Step 3: Adjust ROIC and Reinvestment Rate

The table below illustrates the impact of the adjustment on both ROIC and the reinvestment rate.

Table comparing Microsoft’s reported and R&D-adjusted figures for NOPAT, reinvestment, reinvestment rate, invested capital, ROIC, and implied growth.
Comparison of Microsoft’s reported versus R&D-adjusted metrics. Adjusting for capitalized R&D lowers ROIC but raises the reinvestment rate, offering a clearer view of true economic returns.

Interpreting the Results

After adjusting for R&D, Microsoft’s ROIC falls while its reinvestment rate rises. That is exactly what you would expect once intangible investment is recognized.

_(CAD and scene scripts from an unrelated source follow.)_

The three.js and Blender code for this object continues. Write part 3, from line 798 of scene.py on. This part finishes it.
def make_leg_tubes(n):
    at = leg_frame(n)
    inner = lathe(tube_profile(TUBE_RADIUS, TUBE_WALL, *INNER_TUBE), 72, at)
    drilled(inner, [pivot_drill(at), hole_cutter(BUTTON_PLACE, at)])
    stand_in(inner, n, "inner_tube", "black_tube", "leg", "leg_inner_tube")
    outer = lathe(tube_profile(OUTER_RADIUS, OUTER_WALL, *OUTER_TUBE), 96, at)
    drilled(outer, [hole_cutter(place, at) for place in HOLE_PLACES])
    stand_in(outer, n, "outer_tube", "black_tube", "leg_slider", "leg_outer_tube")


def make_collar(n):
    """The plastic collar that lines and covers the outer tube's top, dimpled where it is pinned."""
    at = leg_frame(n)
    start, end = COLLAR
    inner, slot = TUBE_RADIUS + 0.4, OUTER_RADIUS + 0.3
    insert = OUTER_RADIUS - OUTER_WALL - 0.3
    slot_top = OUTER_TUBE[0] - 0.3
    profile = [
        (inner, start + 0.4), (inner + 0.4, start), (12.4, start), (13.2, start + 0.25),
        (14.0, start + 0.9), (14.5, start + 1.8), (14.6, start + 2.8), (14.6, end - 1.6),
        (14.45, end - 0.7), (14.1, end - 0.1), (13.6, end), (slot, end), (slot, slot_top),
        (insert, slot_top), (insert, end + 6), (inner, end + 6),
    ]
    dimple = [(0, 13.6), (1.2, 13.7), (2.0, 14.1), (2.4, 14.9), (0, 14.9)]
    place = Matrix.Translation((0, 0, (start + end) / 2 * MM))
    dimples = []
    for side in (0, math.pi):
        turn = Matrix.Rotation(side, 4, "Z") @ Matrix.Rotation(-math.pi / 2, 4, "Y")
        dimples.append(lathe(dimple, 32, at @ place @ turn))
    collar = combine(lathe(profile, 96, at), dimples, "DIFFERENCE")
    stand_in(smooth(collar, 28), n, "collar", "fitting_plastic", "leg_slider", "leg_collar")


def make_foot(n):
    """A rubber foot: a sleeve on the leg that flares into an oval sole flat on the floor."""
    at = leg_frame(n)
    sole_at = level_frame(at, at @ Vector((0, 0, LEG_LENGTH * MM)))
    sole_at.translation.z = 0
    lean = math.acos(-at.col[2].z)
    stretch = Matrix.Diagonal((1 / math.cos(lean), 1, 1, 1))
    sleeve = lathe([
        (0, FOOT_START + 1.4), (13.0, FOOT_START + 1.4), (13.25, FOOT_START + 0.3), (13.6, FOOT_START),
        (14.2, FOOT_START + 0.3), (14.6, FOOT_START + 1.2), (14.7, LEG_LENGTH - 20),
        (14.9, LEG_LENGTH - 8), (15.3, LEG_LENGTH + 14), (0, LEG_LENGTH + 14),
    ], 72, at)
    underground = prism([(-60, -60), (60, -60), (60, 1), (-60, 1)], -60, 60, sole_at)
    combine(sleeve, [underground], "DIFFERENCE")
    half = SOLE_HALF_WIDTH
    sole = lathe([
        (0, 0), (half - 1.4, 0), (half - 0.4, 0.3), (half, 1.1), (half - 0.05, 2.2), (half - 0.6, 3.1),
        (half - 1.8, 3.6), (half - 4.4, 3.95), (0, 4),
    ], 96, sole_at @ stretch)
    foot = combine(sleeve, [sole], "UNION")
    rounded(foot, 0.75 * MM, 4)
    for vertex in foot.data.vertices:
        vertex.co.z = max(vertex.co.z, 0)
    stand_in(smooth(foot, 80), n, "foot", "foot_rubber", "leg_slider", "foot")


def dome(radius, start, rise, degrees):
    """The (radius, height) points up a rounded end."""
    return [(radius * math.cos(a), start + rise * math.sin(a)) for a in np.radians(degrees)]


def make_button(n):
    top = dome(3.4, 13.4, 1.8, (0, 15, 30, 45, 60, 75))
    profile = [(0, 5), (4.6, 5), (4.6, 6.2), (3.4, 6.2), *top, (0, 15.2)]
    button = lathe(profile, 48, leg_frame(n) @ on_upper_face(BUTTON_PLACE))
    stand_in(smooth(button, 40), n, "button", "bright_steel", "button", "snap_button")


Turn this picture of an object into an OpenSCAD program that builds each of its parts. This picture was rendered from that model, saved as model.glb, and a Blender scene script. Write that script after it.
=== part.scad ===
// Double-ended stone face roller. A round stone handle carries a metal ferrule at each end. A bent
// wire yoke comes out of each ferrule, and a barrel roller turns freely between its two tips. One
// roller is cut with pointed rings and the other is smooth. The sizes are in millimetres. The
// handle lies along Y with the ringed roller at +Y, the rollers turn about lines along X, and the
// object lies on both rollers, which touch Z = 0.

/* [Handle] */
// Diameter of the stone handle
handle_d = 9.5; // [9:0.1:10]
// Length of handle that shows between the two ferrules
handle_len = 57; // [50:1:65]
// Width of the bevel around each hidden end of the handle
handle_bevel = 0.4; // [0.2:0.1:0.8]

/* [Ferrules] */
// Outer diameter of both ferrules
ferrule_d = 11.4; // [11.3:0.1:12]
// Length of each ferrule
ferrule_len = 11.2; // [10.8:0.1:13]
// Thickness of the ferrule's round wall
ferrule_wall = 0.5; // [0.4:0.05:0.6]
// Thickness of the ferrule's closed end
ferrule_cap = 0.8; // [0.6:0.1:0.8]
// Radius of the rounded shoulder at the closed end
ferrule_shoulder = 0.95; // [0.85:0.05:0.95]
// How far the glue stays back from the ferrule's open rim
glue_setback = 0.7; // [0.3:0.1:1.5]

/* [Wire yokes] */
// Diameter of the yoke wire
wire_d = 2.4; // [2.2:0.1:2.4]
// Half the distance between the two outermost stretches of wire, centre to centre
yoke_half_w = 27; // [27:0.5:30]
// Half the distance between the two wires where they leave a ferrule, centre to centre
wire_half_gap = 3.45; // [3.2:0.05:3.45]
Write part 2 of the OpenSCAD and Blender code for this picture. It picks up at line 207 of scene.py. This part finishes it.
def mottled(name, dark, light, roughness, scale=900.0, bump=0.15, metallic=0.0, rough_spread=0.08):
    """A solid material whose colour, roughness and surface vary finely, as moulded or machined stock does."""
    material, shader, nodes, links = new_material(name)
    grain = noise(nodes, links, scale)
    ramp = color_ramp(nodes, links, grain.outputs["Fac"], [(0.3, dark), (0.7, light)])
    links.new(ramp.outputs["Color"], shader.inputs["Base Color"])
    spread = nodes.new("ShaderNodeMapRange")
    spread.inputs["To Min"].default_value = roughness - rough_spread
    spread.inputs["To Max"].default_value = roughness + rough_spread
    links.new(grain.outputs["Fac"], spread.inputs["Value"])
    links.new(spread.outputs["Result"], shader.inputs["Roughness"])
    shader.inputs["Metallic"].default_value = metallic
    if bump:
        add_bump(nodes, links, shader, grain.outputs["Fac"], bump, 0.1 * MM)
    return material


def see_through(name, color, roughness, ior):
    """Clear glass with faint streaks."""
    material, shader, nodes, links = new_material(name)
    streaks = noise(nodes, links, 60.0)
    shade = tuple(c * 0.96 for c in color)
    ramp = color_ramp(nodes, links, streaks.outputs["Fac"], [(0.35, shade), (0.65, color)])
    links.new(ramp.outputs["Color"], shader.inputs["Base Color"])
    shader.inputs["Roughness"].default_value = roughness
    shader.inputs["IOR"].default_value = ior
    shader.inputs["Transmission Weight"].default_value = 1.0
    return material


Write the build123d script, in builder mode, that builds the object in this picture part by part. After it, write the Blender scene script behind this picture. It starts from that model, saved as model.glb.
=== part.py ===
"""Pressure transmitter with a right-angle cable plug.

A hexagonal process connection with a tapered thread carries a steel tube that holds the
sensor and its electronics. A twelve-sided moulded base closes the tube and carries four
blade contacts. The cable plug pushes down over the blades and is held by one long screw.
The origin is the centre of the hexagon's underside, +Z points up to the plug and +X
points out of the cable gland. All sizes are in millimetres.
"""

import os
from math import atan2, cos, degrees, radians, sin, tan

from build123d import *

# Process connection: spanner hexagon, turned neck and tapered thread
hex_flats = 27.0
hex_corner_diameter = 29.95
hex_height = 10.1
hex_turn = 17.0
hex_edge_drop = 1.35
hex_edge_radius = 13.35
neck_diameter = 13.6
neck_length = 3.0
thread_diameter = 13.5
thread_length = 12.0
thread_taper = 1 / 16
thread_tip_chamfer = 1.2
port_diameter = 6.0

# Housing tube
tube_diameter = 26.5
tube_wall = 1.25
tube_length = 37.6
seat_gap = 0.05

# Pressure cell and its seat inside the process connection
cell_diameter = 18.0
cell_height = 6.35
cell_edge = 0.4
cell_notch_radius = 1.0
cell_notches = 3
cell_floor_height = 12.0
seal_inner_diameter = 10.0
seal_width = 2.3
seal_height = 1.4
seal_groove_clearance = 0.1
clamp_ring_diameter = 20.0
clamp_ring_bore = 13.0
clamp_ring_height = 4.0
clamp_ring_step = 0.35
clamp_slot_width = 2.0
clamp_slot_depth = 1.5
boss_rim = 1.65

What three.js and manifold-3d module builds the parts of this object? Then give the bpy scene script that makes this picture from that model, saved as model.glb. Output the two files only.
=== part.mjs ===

A 27% ROIC is still outstanding. Even after accounting for every dollar Microsoft deploys, it earns returns far above its cost of capital. As for the reinvestment rate, it rises slightly because we now treat R&D as a recurring investment rather than a one-time expense. On the implied growth figure, I touched on this briefly, but while it is easy to think this is a predictive growth figure, it would be better viewed as directional since there are many variables that could impact growth. 

For a company like Microsoft, the impact appears somewhat modest. However, for companies like Intuit, where R&D spending is closer to 15 percent of revenue, these adjustments would have a larger impact. The same would be true for Adobe or Salesforce. The more a business invests in intangible assets, the more critical it becomes to adjust for these items to get an accurate view of economic returns.


Final Thoughts

Getting the math right is important, but so is understanding what it means.

Visa shows that some companies can maintain high ROIC and grow earnings with minimal reinvestment. Its network effect does the heavy lifting. Microsoft shows the opposite. It requires heavy reinvestment in R&D and infrastructure that allow it to stay competitive across its business lines.

Most businesses fall somewhere in between. The key is measuring ROIC and reinvestment in a way that reflects economic reality, not just accounting treatment. When strong returns meet disciplined reinvestment, that’s when compounding turns into long-term wealth creation.